0 outs: 23.0 percent
1 out: 39.9 percent
2 outs: 37.0 percent

At the start of Thursday’s game, the Angels had scored 39.3 percent of their runs with two outs, above league average but not outrageously so. (Thursday’s game got them up to 40 percent.) What the graphic didn’t mention was that the White Sox also score a lot with two outs: 38.9 percent of their runs before Thursday’s game had come with two outs. After their 9-8 win Thursday, that figure jumped to 39.6

Since the White Sox have scored more than the Angels this year, they’ve actually scored more two-out runs than Anaheim, 178-170 through Thursday. But ESPN didn’t want to tell you that because the network didn’t have anything to say about the White Sox’s character, how they never quit on an inning etc. and so on.

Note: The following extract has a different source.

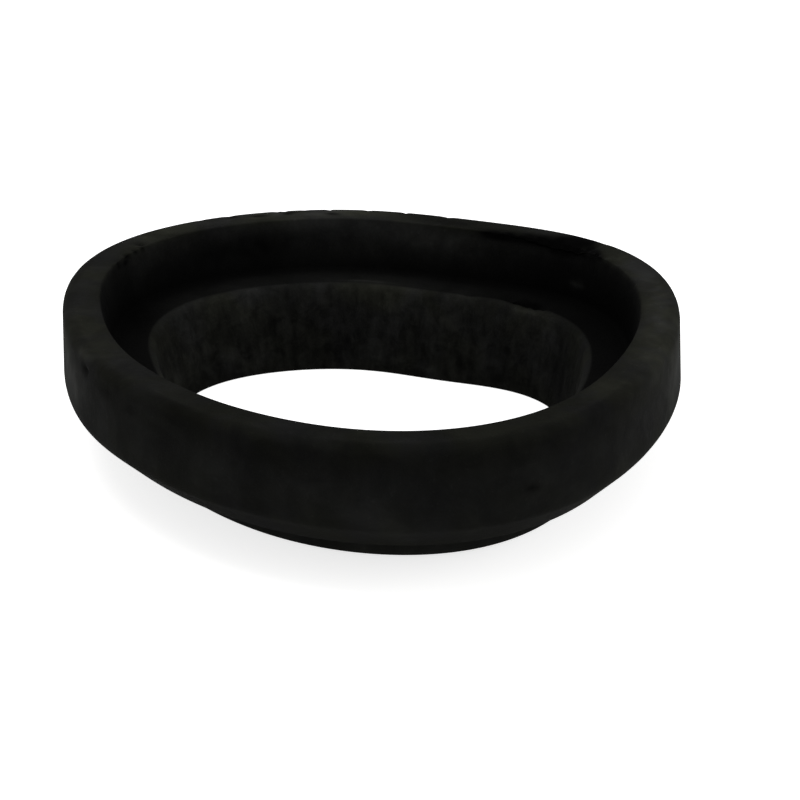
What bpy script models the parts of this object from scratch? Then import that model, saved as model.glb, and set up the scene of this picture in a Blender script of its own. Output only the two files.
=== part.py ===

The White Sox lead the A.L. in sacrifice bunts with 33, and the Angels and Tigers are right behind them with 32. My theory about a lot of bunting boosting the two-out run scoring fell apart when I looked at the Tigers, who have scored only 33.4 percent of their runs with two gone. They’re dynamite with one out, though, at 45.3 percent. Maybe they should bunt less often to stay away from that second out, but that’s another matter.

I also looked at the two teams in the league that almost never bunt, the Red Sox and A’s, who have 15 sacrifice hits between them, not even half the total of either the White Sox or Angels separately. They’re both terrific with two outs. Better than the Angels, in fact.

The Bostons score 40.1 percent of their runs with two outs, as you’d expect from that team, which has character etc. and so on to spare. The A’s score 41.1 percent of their runs with two outs. You know the A’s, don’t you? The team that lacks the character etc. and so on to win a postseason series?

The Angels are fifth in the American League in the percentage of runs they score with two outs. The White Sox are sixth. Last in the league in this stat is the Twins, who score 31.3 percent of their runs with two outs. The Twins have the third best record in the league. Next to last is the Yankees, at 33.1 percent. The Yankees have the best record in the league. The Royals lead the league in two-out scoring at 42.9 percent. The Royals have the worst record in the league.

That’s some stat, there.

Did ESPN not tell us that the Angels’ scoring 40 percent of their runs with two outs is only fifth best in the league and barely better than the team in the other dugout because it didn’t want us to know that the figure is ordinary, not astounding, as it implied? Or was it because the network knows the stat itself is meaningless, that it tells us nothing about how good a team is? What other reason could there be to withhold that information?

I’m only singling out ESPN here because that’s the network I happened to be watching Thursday, but they all do it, they all flash meaningless, context-free stats that insult the intelligence of viewers who are thinking even a little bit.

By the way, that 76.9 percent figure for click-throughs to Page 2 Thursday? That was low. It’s usually over 80 percent. Amazing what a little context will do for you, isn’t it?